Philadelphia plans to tighten regulations on demolitions after a year of heightened fears of lead poisoning in construction-heavy residential neighborhoods.
At Thursday’s City Council session two bills were introduced, both drafted by the Department of Licenses and Inspections (L&I).
Mark Squilla introduced a bill that would set new dust control requirements at demolition sites, requiring fabric fencing, at least five feet high, to surround relevant properties. Debris couldn’t be stored outside the fencing, unless they are in a sealed dumpster or dump truck.
If materials are being dropped from 20 or more feet, an enclosed chute would be required.
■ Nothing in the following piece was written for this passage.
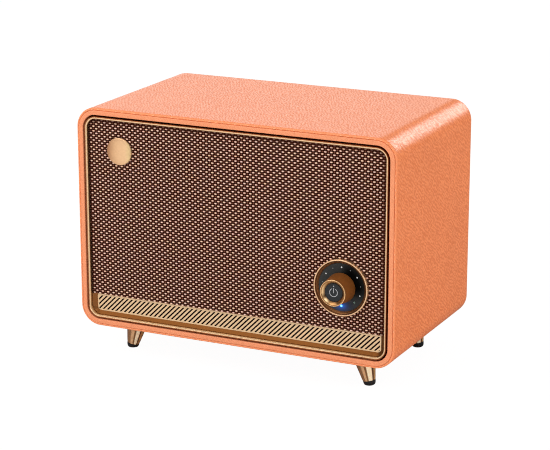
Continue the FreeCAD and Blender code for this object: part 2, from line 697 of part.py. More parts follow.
# the other turned pieces of a driver: name and one or more (radius, y) outlines
DRIVER_PIECES = [
    ("cone", [(cone_radius, -0.9), (cone_radius, -0.2), (9.7, 10.3), (9.7, 9.4)]),
    ("dust_cap", [
        (0, 4.6), (3.2, 5.0), (6.2, 6.1), (8.4, 7.7), (9.6, 9.3),
        (9.0, 9.4), (7.9, 8.0), (5.8, 6.5), (3.0, 5.5), (0, 5.1)]),
    ("voice_coil", [(8.8, 9.5), (9.6, 9.5), (9.6, 26), (8.8, 26)]),
    ("surround", [
        (cone_radius + 0.1, -0.9), (24.6, -2.2), (25.6, -3.1), (26.6, -3.3), (27.6, -3.1),
        (28.5, -2.2), (28.9, -0.7), (30.8, -0.7), (30.8, -0.05), (28.4, -0.05), (28.0, -1.8),
        (27.3, -2.5), (26.6, -2.7), (25.9, -2.5), (25.1, -1.8), (24.7, -0.3),
        (cone_radius + 0.1, -0.3)]),
    ("spider", [(9.7, 16.1), (18.4, 16.1), (18.4, 16.7), (9.7, 16.7)]),
    ("magnet", [(12, 24.05), (22, 24.05), (22, 31), (12, 31)]),
    # the motor's two steel parts: pole with back plate, and top plate
    ("pole_plates",
     [(0, 21.05), (8.5, 21.05), (8.5, 31.05), (20, 31.05), (20, 34), (0, 34)],
     [(10.2, 21.05), (18, 21.05), (18, 24), (10.2, 24)]),
]
for side, x_alias in DRIVERS:
    place = (x_alias, baffle_back, "driver_z")
    basket = turned_y(side + "_basket", place, BASKET)
    window = cut_y(basket, 2.3, 16.4, WINDOW)
    windows = basket.newObject("PartDesign::PolarPattern", fresh("Windows"))
    windows.Originals = [window]
    windows.Axis = (origin_of(basket, "Y_Axis"), [""])
    windows.Angle = 360
    windows.Occurrences = 4
    basket.Tip = windows
    cut_y(basket, -1, 3, *circles(FLANGE_HOLES, dim("screw_shank") + 0.25))
    for name, *outlines in DRIVER_PIECES:
        turned_y(side + "_" + name, place, *outlines)

# ------------------------------------------------------------------------------------------------
# rear panel, port, sockets, buttons and main board
# ------------------------------------------------------------------------------------------------
BUTTONS = [("mode_button", "mode_x"), ("track_back_button", "back_x"),
           ("track_next_button", "next_x")]
port_up = dim("port_z") - CENTRE_Z
controls_up = dim("controls_z") - CENTRE_Z
panel_front = dim("panel_front")
panel_back = dim("panel_back")
port_bore = dim("port_bore")
button_radius = dim("button_radius")
aux_radius = dim(3.0)
controls_left = dim("usb_x") - 10
controls_right = dim("next_x") + 10

panel = new_body("rear_panel", CABINET)
pad_y(panel, panel_front + FIT, panel_back, outline("panel_edge"))
panel_holes = [
    circles(EDGE_SCREWS, pass_radius),
    [circle("port_x", port_up, port_bore + 1.1), circle("aux_x", controls_up, aux_radius + 0.1),
     centred(4.7, 1.85, 1.3, "usb_x", controls_up)],
    circles([(alias, controls_up) for _, alias in BUTTONS], button_radius + 0.1),
]
for hole_group in panel_holes:
    cut_y(panel, panel_front - OVER, panel_back + OVER, *hole_group)
# shallow field round the controls, and a shallow border groove
cut_y(panel, panel_back - 0.6, panel_back + OVER,
      rounded(controls_left, controls_up - 9, controls_right, controls_up + 9, 4))
cut_y(panel, panel_back - 0.5, panel_back + OVER, outline(12.0), outline(13.0))

turned_y("bass_port", ("port_x", 0, "port_z"), [
    (port_bore, 30), (port_bore + 1, 30), (port_bore + 1, panel_back + FIT),
    (port_bore + 4.5, panel_back + FIT), (port_bore + 4.5, panel_back + 0.7),
    (port_bore + 3.6, panel_back + 1.3), (port_bore + 2.0, panel_back + 1.3),
    (port_bore + 0.8, panel_back + 0.6), (port_bore + 0.2, panel_back - 1.2),
    (port_bore, panel_back - 3)])

screws("rear_screws", EDGE_SCREWS, panel_back + FIT, panel_back + 1.5,
       panel_front - screw_reach, "screw_head")

# main board: blocks and two cylinders on its front, a block behind each button on its back
board_front = dim("board_front")
board_back = dim("board_back")
cylinders = circles([(x, controls_up + 22) for x in (74, 84)], 4.0)
board = new_body("main_board", CABINET)
pad_y(board, board_front, board_back,
      rounded(controls_left, controls_up - 14, controls_right, controls_up + 34, 2))
pad_y(board, board_front - 2.2, board_front + 0.1,
      rounded(30, controls_up + 4, 42, controls_up + 16, 0.4),
      rounded(54, controls_up + 10, 62, controls_up + 18, 0.4), *cylinders)
pad_y(board, board_front - 9, board_front - 2.1, *cylinders)
pad_y(board, board_back - 0.1, board_back + 2.6,
      *[centred(3, 3, 0.4, alias, controls_up) for _, alias in BUTTONS])

for label, x_alias in BUTTONS:
    turned_y(label, (x_alias, 0, "controls_z"), [
        (0, board_back + 3.3), (2, board_back + 3.3), (2, board_back + 4),
        (button_radius + 0.8, board_back + 4), (button_radius + 0.8, board_back + 5.3),
        (button_radius, board_back + 5.3), (button_radius, panel_back + 0.45),
        (button_radius - 0.35, panel_back + 0.8), (button_radius - 1.2, panel_back + 0.8),
        (button_radius - 2.4, panel_back + 0.62), (0, panel_back + 0.55)])

aux = new_body("aux_jack", ("aux_x", 0, "controls_z"))
pad_y(aux, board_back + FIT, panel_front - 0.1, centred(5, 4, 0.5))
pad_y(aux, panel_front - 0.2, panel_back + 0.2, circle(0, 0, aux_radius))
cut_y(aux, board_back + 0.85, panel_back + OVER, circle(0, 0, "aux_bore"))

# metal shell closed at the inner end, with a flat tongue
usb = new_body("usb_socket", ("usb_x", 0, "controls_z"))
pad_y(usb, board_back + FIT, panel_back + 0.1, centred(4.47, 1.63, 1.15))
cut_y(usb, board_back + 1.5, panel_back + OVER, centred(4.15, 1.3, 0.9))
pad_y(usb, board_back + 1.4, panel_back - 0.8, box(-3.1, -0.35, 3.1, 0.35))

# ------------------------------------------------------------------------------------------------
# battery, aerial wire and loudspeaker cables
# ------------------------------------------------------------------------------------------------
cell_length = dim("cell_length")
half_cell = cell_length / 2
cell_x = dim("cell_x")
cell_z = dim("cell_z")
cell_radius = dim("cell_radius")
cells_front = dim("cell_first_y") - cell_radius
cells_back = dim("cell_second_y") + cell_radius
end_gap = 0.4               # between the cells' ends and the cradle
side_gap = 0.3              # round the cells
inner_floor = CENTRE_Z - HALF_HEIGHT + "wood_wall"


def cell_circles(z, radius):
    return circles([("cell_first_y", z), ("cell_second_y", z)], radius)


cells = new_body("battery_cells", (cell_x - half_cell, 0, cell_z))
extrude(cells, "Pad", sketch_on(cells, "YZ_Plane", 0, *cell_circles(0, cell_radius)), cell_length)

cradle = new_body("battery_cradle", (cell_x, 0, 0))
pad_z(cradle, inner_floor + 0.1, cell_z + 2,
      rounded(-half_cell - 4, cells_front - 3, half_cell + 4, cells_back + 3, 2))
cut_z(cradle, cell_z - 0.5, cell_z + 4,
      box(-half_cell - end_gap, cells_front - side_gap, half_cell + end_gap, cells_back + side_gap))
trough = sketch_on(cradle, "YZ_Plane", -half_cell - end_gap,
                   *cell_circles(cell_z, cell_radius + side_gap))
extrude(cradle, "Pocket", trough, cell_length + 2 * end_gap, True)


def wire_solid(points, radius):
    """A round wire along a smooth curve through the points."""
    curve = Part.BSplineCurve()
    curve.interpolate([Vector(*point) for point in points])
    start = curve.FirstParameter
    section = Part.Circle(curve.value(start), curve.tangent(start)[0], radius)
    path = Part.Wire([curve.toShape()])
    return path.makePipeShell([Part.Wire([section.toShape()])], True, False)


def add_shape(name, label, shape):
    feature = doc.addObject("Part::Feature", name)
    feature.Label = label
    feature.Shape = shape
    pieces.append((label, feature))


ceiling = (CENTRE_Z + HALF_HEIGHT - "wood_wall").value
socket_z = VALUES["controls_z"] + 30        # height on the main board where the aerial starts
add_shape("AerialWire", "aerial_wire", wire_solid([
    (80, 55.5, socket_z), (84, 50, socket_z + 20), (80, 42, ceiling - 7),
    (40, 38, ceiling - 4), (-20, 36, ceiling - 4), (-80, 34, ceiling - 4)], radius=0.8))

cables = []
for x_alias, end_x in (("left_driver_x", 46), ("right_driver_x", 52)):
    x, y, z = VALUES[x_alias], baffle_back.value, VALUES["driver_z"]
    cables.append(wire_solid([
        (x + 12, y + 37, z - 22), (x + 14, y + 48, z - 26), ((x + end_x) / 2 + 10, 20, z - 22),
        (end_x, 46, socket_z - 8), (end_x, 56.5, socket_z - 6)], radius=1.1))
add_shape("SpeakerCables", "speaker_cables", Part.makeCompound(cables))

# ------------------------------------------------------------------------------------------------
# four splayed feet with rubber tips, each held by one screw from inside
# ------------------------------------------------------------------------------------------------
foot_height = dim("foot_height")
tip_height = dim("tip_height")
low_radius = dim("foot_low_radius")

feet = new_body("feet")
for (top_x, y), (low_x, _) in zip(feet_at("foot_top_x"), feet_at("foot_low_x")):
    upper = sketch_on(feet, "XY_Plane", foot_height - FIT, circle(top_x, y, "foot_top_radius"))
    lower = sketch_on(feet, "XY_Plane", tip_height, circle(low_x, y, low_radius))
    loft(feet, "AdditiveLoft", fresh("Foot"), [upper, lower])
cut_z(feet, foot_height - 9, foot_height + OVER,
      *circles(feet_at("foot_top_x"), dim("stud_radius") + 0.05))

# sections of a tip: height, share of the way from the foot's low end to the tip's end, radius
TIP_SECTIONS = [
    (tip_height - FIT, 0.0, low_radius - 0.02), (tip_height * 0.45, 0.55, low_radius - 0.25),
    (tip_height * 0.12, 0.9, low_radius - 0.85), (0, 1.0, low_radius - 1.5),
]
tips = new_body("foot_tips")
for (low_x, y), (tip_x, _) in zip(feet_at("foot_low_x"), feet_at("foot_tip_x")):
    sections = [sketch_on(tips, "XY_Plane", z, circle(low_x + (tip_x - low_x) * share, y, radius))
                for z, share, radius in TIP_SECTIONS]
    loft(tips, "AdditiveLoft", fresh("Tip"), sections)

# studs, round heads on the cabinet's inner floor, hexagonal sockets
studs = new_body("foot_screws")
pad_z(studs, foot_height - 8.5, inner_floor + 0.1, *circles(feet_at("foot_top_x"), "stud_radius"))
pad_z(studs, inner_floor + FIT, inner_floor + 2.8, *circles(feet_at("foot_top_x"), 4.5))
cut_z(studs, inner_floor + 1.2, inner_floor + 3,
      *[hexagon(x, y, 1.7) for x, y in feet_at("foot_top_x")])

# ------------------------------------------------------------------------------------------------
# recompute, check every object, write one STEP file per piece
# ------------------------------------------------------------------------------------------------
doc.recompute()
faults = []
for obj in doc.Objects:
    if "Invalid" in obj.State or "Error" in obj.State:
        faults.append("%s (%s): %s" % (obj.Name, obj.Label, obj.State))
for body, cut in cuts:
    if not cut.Shape.Volume < cut.BaseFeature.Shape.Volume - 1e-6:
        faults.append("%s in %s removes nothing" % (cut.Name, body.Label))
for label, obj in pieces:
    if obj.Shape.isNull() or not obj.Shape.isValid() or not obj.Shape.Solids:
        faults.append("%s has a bad shape" % label)
if faults:
    raise RuntimeError("\n".join(faults))

os.makedirs("parts", exist_ok=True)
for label, obj in pieces:
    obj.Shape.exportStep(os.path.join("parts", label + ".step"))
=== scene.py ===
"""Leather-wrapped table loudspeaker with a woven grille, a dial with a knob, and splayed feet.

The cabinet is centred on x = 0 and stands on the floor at z = 0. Its front faces -Y, its back
+Y, and its right as seen from the front is +X. Sizes are in millimetres; meshes are stored in
metres. An "inset" is a distance inwards from the cabinet's rounded outline.
"""

import math
from bisect import bisect_right

import bmesh
import bpy
import numpy as np
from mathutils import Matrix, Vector, noise
from mathutils.geometry import delaunay_2d_cdt

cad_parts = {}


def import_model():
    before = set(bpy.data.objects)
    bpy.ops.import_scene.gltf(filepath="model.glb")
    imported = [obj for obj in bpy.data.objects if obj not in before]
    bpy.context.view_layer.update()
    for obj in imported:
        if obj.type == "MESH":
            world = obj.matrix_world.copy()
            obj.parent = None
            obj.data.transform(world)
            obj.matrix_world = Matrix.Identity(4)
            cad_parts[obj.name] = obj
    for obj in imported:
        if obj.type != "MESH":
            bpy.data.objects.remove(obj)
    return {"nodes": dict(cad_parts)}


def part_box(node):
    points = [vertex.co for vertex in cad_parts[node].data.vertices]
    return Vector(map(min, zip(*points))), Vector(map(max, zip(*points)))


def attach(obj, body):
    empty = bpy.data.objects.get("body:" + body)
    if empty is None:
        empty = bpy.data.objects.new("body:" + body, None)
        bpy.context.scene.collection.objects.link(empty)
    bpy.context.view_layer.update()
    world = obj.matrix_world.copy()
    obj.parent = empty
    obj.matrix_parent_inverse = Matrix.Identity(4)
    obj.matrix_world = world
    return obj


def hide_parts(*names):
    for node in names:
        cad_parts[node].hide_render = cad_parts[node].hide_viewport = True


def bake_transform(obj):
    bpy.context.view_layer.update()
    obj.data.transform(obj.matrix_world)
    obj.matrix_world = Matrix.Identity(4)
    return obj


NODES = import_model()["nodes"]


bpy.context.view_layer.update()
MM = 0.001


def box_mm(node):
    least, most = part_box(node)
    return Vector(least) * 1000, Vector(most) * 1000


def depth_mm(node):
    """Front and back y of a node."""
    least, most = box_mm(node)
    return least.y, most.y


def disc_mm(node):
    """Centre x and z, radius, front y and back y of a round node."""
    least, most = box_mm(node)
    centre_x, centre_z = (least.x + most.x) / 2, (least.z + most.z) / 2
    return centre_x, centre_z, (most.x - least.x) / 2, least.y, most.y


# ------------------------------------------------------------------------------------------------
# sizes, most of them read from the CAD nodes
# ------------------------------------------------------------------------------------------------
WRAP_MIN, WRAP_MAX = box_mm("leather_wrap")
HALF_WIDTH = WRAP_MAX.x
HALF_HEIGHT = (WRAP_MAX.z - WRAP_MIN.z) / 2
MID_Z = (WRAP_MAX.z + WRAP_MIN.z) / 2
CORNER_R = 14.0
FRONT, FRONT_TURN_IN = depth_mm("front_lip_trim")
REAR_TURN_IN, BACK = depth_mm("rear_lip_trim")
BEAD_FRONT = box_mm("seam_bead")[0].y
LIP_INSET = 4.8                       # inner edge of both leather lips
BEZEL_INSET, OPENING_INSET = 5.9, 7.5  # outer and inner edge of the bezel

CLOTH_MIN, CLOTH_MAX = box_mm("grille_cloth")
CLOTH_CORNER_R = CORNER_R - (HALF_WIDTH - CLOTH_MAX.x)
CLOTH_MID_Y = CLOTH_MIN.y + 0.30
COLUMN_PITCH, ROW_PITCH = 2.1075, 1.5825
COLUMN_START, ROW_START = -0.18, MID_Z + 0.83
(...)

Where mechanical demolitions are underway and winds rise to faster than 20 miles an hour, operations would have to cease. (L&I notes that most demolition in the city is conducted by hand.)
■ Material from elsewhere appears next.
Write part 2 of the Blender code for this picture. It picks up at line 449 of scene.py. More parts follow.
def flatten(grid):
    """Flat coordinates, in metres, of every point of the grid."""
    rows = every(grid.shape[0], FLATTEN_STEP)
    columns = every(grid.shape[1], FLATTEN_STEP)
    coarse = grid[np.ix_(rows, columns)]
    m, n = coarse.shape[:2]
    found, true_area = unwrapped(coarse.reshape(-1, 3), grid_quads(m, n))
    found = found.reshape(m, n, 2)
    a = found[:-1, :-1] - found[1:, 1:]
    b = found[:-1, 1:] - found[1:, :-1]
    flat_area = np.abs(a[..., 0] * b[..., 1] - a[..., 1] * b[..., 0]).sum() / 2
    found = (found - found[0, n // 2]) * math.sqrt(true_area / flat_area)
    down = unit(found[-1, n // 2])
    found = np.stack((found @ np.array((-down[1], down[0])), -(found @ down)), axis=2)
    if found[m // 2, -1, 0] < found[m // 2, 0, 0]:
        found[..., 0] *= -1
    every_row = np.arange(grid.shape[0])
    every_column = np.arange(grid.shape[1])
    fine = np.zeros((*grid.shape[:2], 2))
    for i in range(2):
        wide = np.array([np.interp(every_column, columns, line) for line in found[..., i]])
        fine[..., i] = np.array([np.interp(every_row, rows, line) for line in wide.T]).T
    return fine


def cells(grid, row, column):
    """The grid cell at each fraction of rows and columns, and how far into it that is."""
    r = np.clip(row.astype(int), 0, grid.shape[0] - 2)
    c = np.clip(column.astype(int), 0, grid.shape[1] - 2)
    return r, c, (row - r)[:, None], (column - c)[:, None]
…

After demolition is completed, and if a new structure isn’t immediately being built, the bill would require the laying of a layer of “granular material” atop the site four inches deep.
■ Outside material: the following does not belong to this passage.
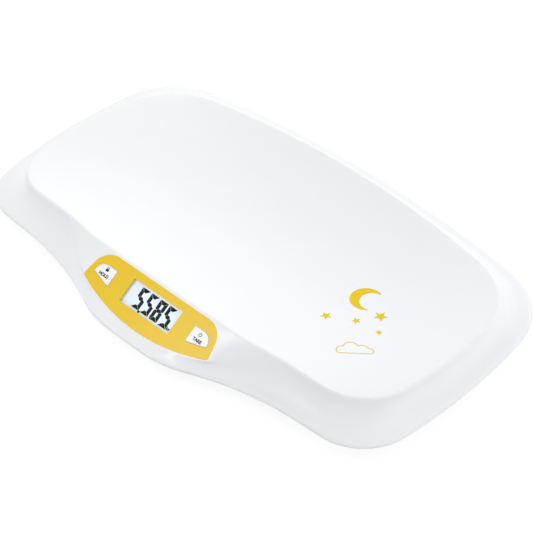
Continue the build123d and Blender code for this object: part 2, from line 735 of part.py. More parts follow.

Many of the neighborhoods where fears have been most acute are in Squilla’s district, which not-coincidentally contains some of the city’s hottest residential areas. The Philadelphia Inquirer’s widely read “Toxic City” series focused attention on Fishtown in particular.
“After hearing residents’ concerns prior to the [Inquirer] report, and after the information we received from the report, we want to add regulations to the demolition process,” said Squilla. “We want to make sure residents in these areas are protected from lead dust or any other containments in the air.”